None of these folks kept journals. Memoirists like Winston Churchill and Bill Clinton are based on meticulous journals kept over years. When the average dodo sits down to write memoirs, how reliable is it anyway, even if they are trying really hard to remember the 'truth'? How well would the average TBFer do, even if completely mentally present for all of life?
 
novella said:
Where do we draw the line? Should there be a separate category of books, Unreliable Memoirs? Addicts' Fantasy Realities?
Novella,
Yes, there should be,
Fictoirs and memoirs. Like fictalism and journalism. :) Fitacts and facts.
Oscar Levant set the precedent with "Memoirs of an Amnesiac." :rolleyes:
Sorry, couldn't resist, :)
Peder
 
Yeah, how about Thomas DeQuincy, Samuel Taylor Coleridge, Ernest Hemingway, Jack Kerouac (admittedly inaccurate) . . . one could go on and on. Maybe they should all have disclaimers.
 
Aren't all stories untrue, to a certain extent? If you put 10 people in a room and show them a small scene and then ask them what happened, they would all give a different story.
 
You're too late, sirmyk, isn't that the genre Truman Capote claimed to have invented with In Cold Blood?
 
George Burns said at the opening of one of his autobiographies that it was more of a conversation between him and his comedy writers. In another one, he said that whenever he dictated to his ghost writer with his cigar in his mouth, he was exaggerating. At some points in the text he says, "I'm puffing, I'm puffing." What a gracious way to admit to puffery.
 
Shoot, it's not new. Even Zora Neale Hurston blatantly made up parts of her autobiography.

The memoir I just finished reading has a few drug black outs, and actually has a blurb on the back from James Frey. I always take these things with a grain of salt and just try to enjoy the story.
 
venusunfolding said:
Shoot, it's not new. Even Zora Neale Hurston blatantly made up parts of her autobiography.

.

Uh, did you read the thread? See refs to Thos. DeQuincy and Coleridge?
 
Not sure if we've discussed this guy, but:


Former Chapel Hill author Nasdijj won national acclaim writing memoirs about his brutal childhood as a Navajo Indian in the Southwest and as a father to two adopted sons who died of AIDS and fetal alcohol syndrome.

In truth, he was Timothy P. Barrus, a man of Scandinavian descent who grew up in a solidly middle-class neighborhood of Lansing, Mich., and had a career writing gay pornography, according to public records and several people who know Barrus.

The likelihood that Barrus had fabricated his past -- and parlayed the fiction into three successful nonfiction books -- was first raised Wednesday in a lengthy article in a Los Angeles newspaper that outlined similarities between Barrus and Nasdijj.

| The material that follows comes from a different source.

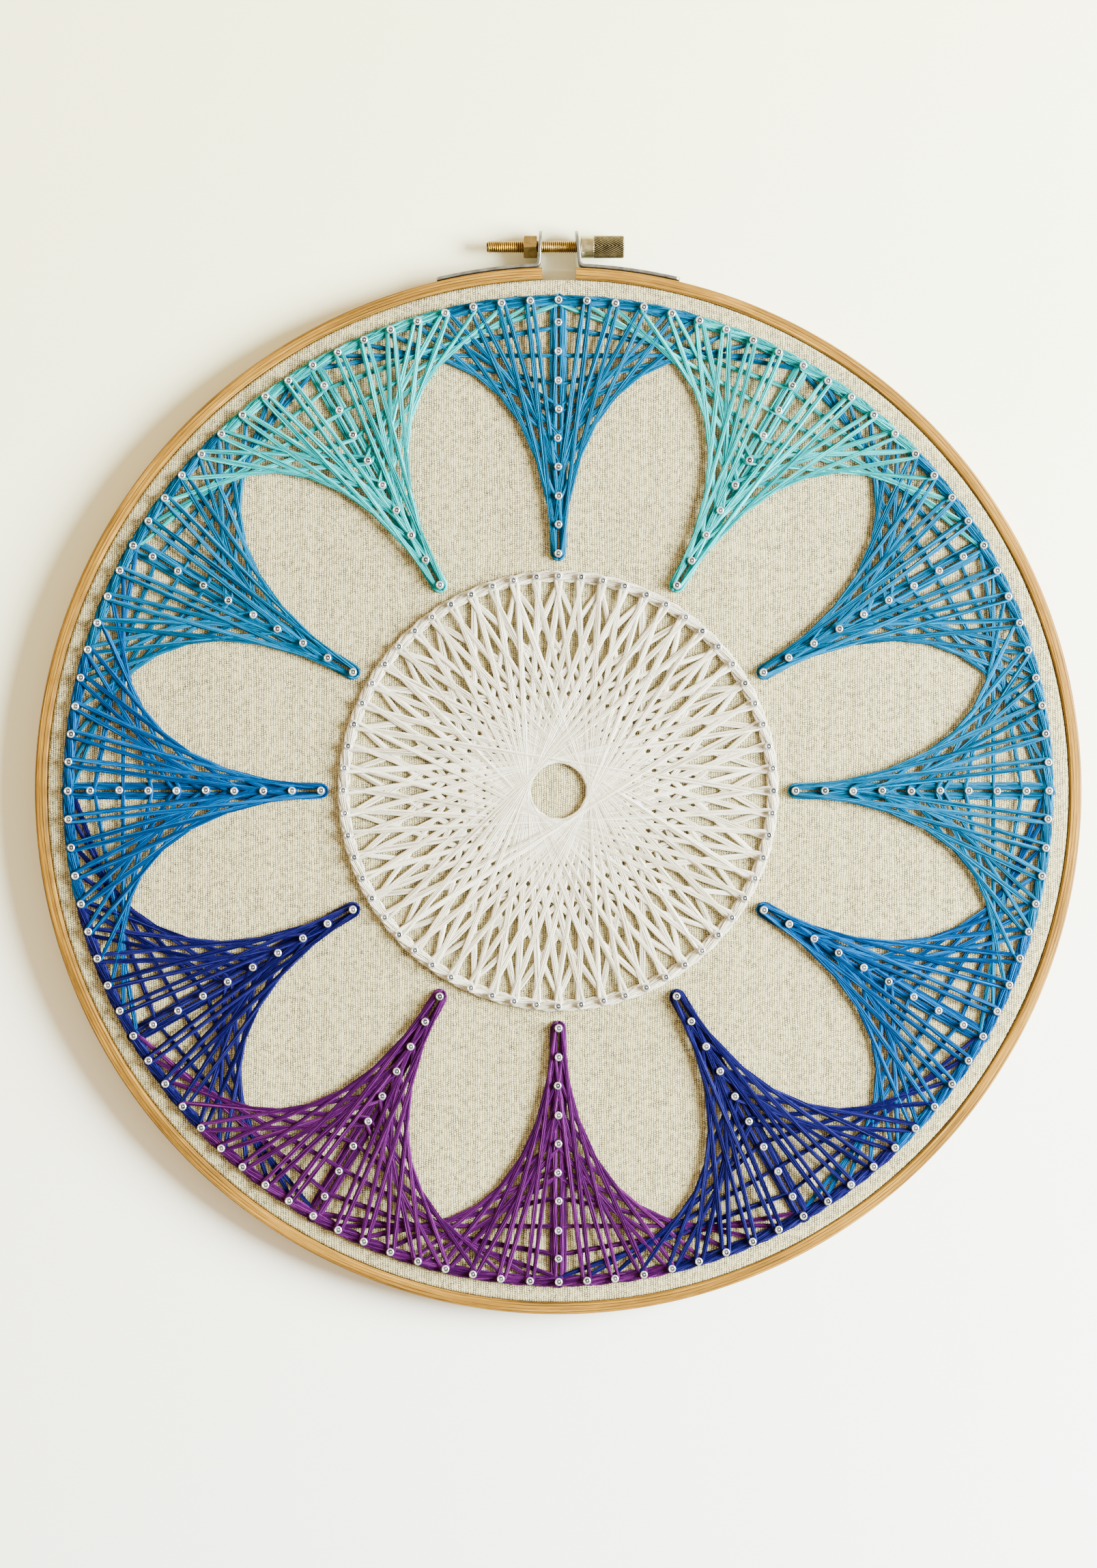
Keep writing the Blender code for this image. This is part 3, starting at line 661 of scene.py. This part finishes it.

On Thursday, The News & Observer was able to confirm that they are the same person. The paper had a Social Security number for Nasdijj because it had paid him for free-lance work. A check of the database of public records collected by Accurint, a private company, matched Barrus to the Social Security number. And an Esquire editor said the magazine had made out a check to "Tim Nasdijj Barrus" for the 1999 article that was the author's breakthrough piece.

Barrus, 55, couldn't be located and did not respond to an e-mail request for an interview. Nor did his wife and adult daughter.

The revelation comes at a time when the publishing world is grappling with the disclosure that memoirist James Frey took liberties with his best-selling book, "A Million Little Pieces." But while Frey embellished parts of his life, Barrus appears to have made up an entirely new one.

"It's different from Frey," said Esquire magazine editor-in-chief David Granger. "Frey exaggerated. If true, this is made up from whole cloth."
 
Yeah, Doug, I read about him. He brings to mind the infamous Ward Churchill, another fake Indian.
 
novella said:
So now St. Martin's Press is sticking a disclaimer on Augusten Burrough's memoirs, Running with Scissors and Dry--a little butt-covering a la James Frey. Question is, when you publish a memoir by someone who admittedly was blacked out and drugged up most of the time, what do you expect?

In Frey's case, the editors should have expected something b/c from what I've read, they had the idea of marketing his novel as memoir in the first place. I am repulsed at how the publishing world seems to be spinning this as a matter of the unwashed not 'getting it' that memoir isn't 100% factual.